Arguably the most insidious action
Fraser took during the crisis was, when Kerr turned to hi m for advice, Fraser
entered into consultation and negotiation with a Governor-General who was
frightened over their own position of power. In a breach of protocol, Fraser
was even ensconced inside Government House without Whitlam’s knowledge while Kerr
withdrew the commission of the government.
In offering Kerr his ongoing support
to remain in Yarralumla, Fraser conspired and exploited the tension between Whitlam
and Kerr to his own advantage. Where Whitlam lost office, and Kerr lost his
reputation and legacy, it was Fraser – the instigator behind the Supply Crisis
and its resolution – who became the chief beneficiary of the dismissal.

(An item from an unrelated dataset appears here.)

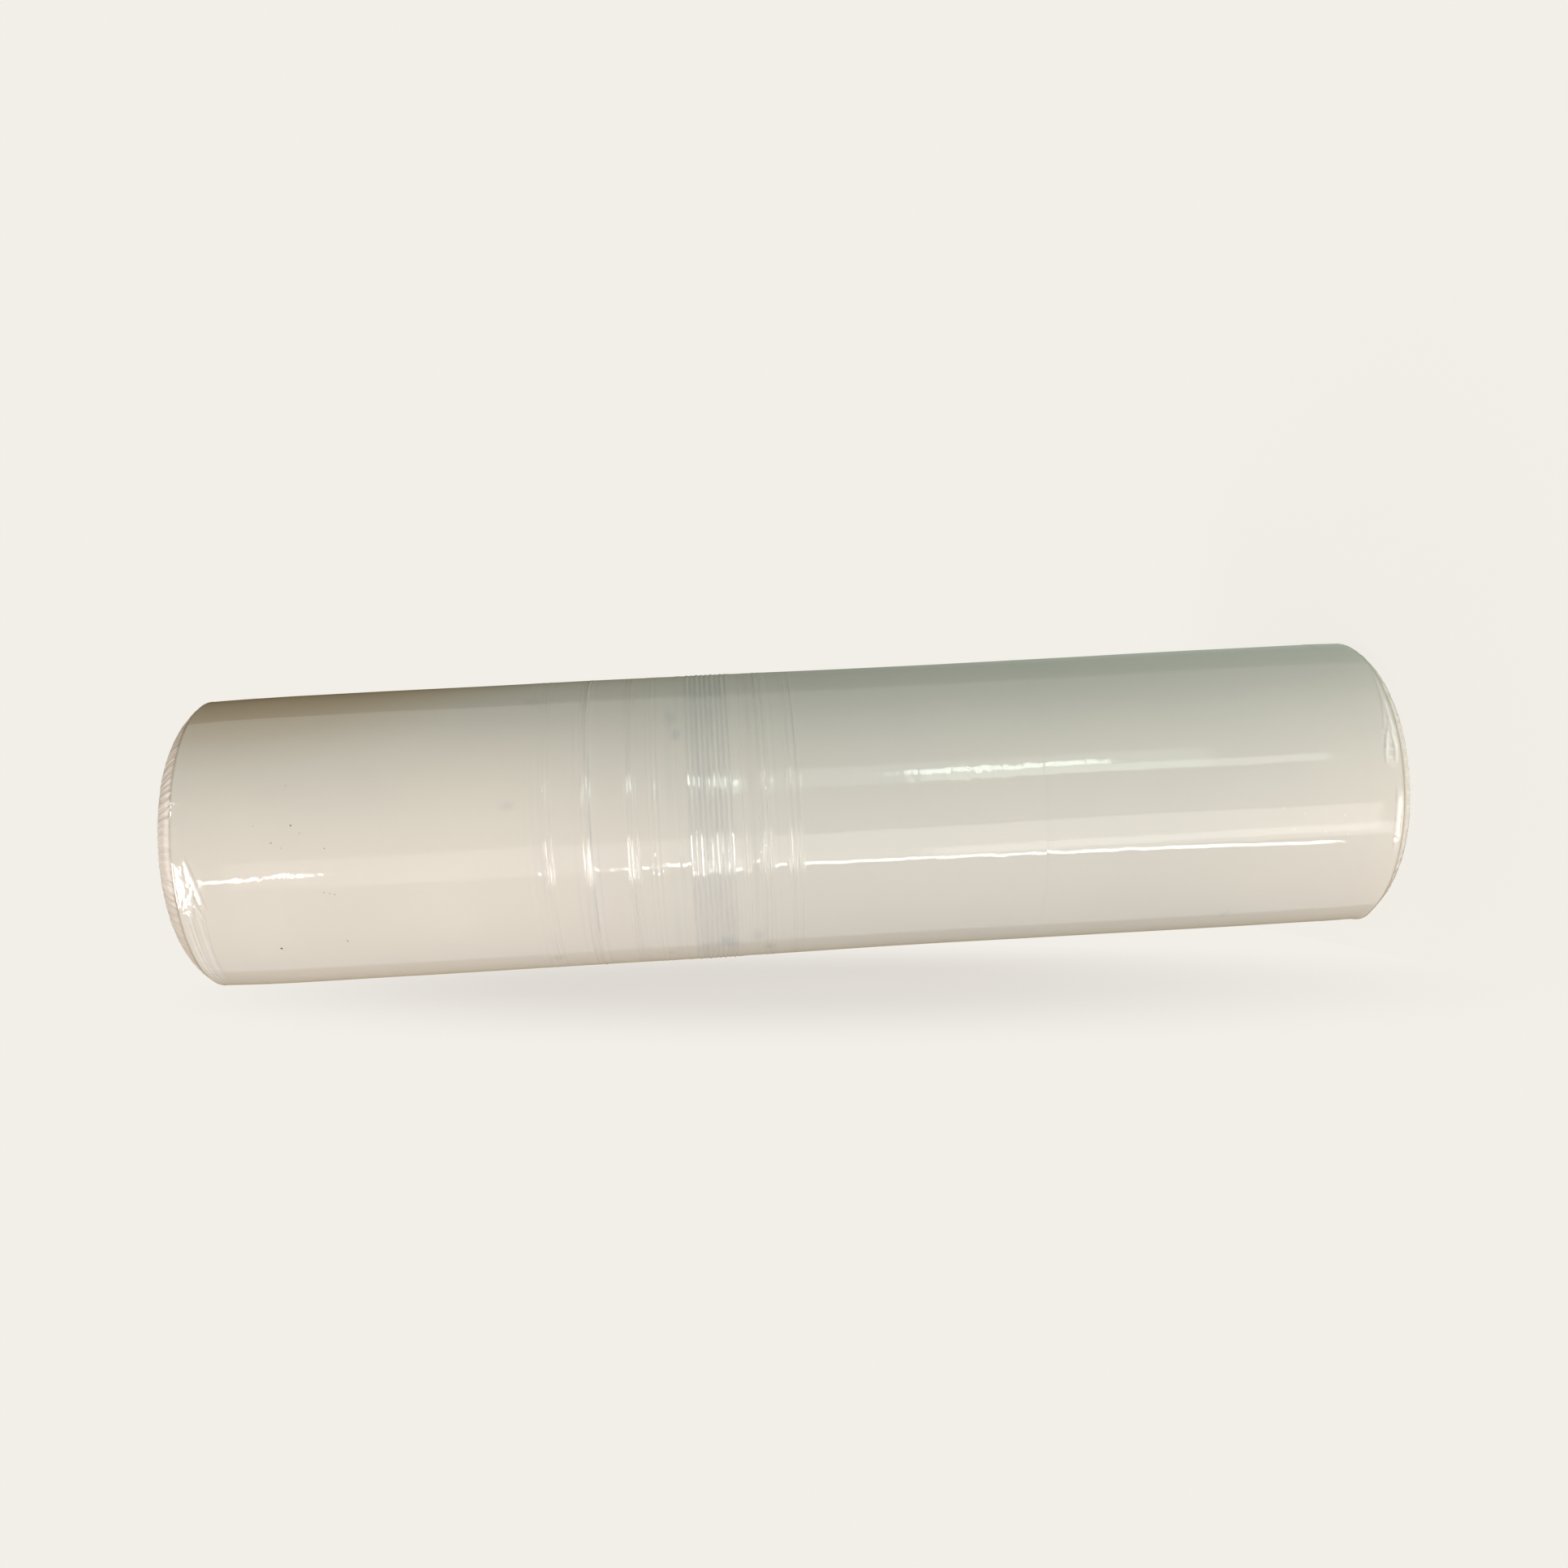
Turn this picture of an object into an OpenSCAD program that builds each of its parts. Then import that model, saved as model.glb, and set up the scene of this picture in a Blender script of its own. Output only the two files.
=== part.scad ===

And yet...though bruised and
manipulated, constitutional democracy in the Commonwealth of Australia
continued unabated.
When tested in 1975, our
constitutional monarchy worked. It wasn't pretty. Many Australians then and
since have had visceral reactions to how it happened. We may rightly question
some of the judgments and tactics. But the strength of the Australian political
system was to rest the most incredible of powers in the hands, not of
politicians, but independent guardians entrusted to use them sparingly. And
when they were used, the means for breaking the deadlock was given back to the
Australian people in the 1975 election.
Of course, there is a
cautionary tale in all of this. The outcome may have been different with other
actors in the lead roles on November 12. Though it now appears from The
Palace Letters that Whitlam contacted Buckingham Palace to briefly encourage
their persuasion of Kerr to reinstate a Whitlam government, Whitlam was otherwise
the constitutionalist. He called for rage, but rage to be expressed at the
ballot box, and not the barricade.
So many of our traditions and
conventions rest on having people of character in office. What would have
happened if Whitlam had no such integrity? In an age where ministerial responsibility and political indiscretion carry less responsibility than they once did, have we forgone character, integrity, and virtue in our political representatives?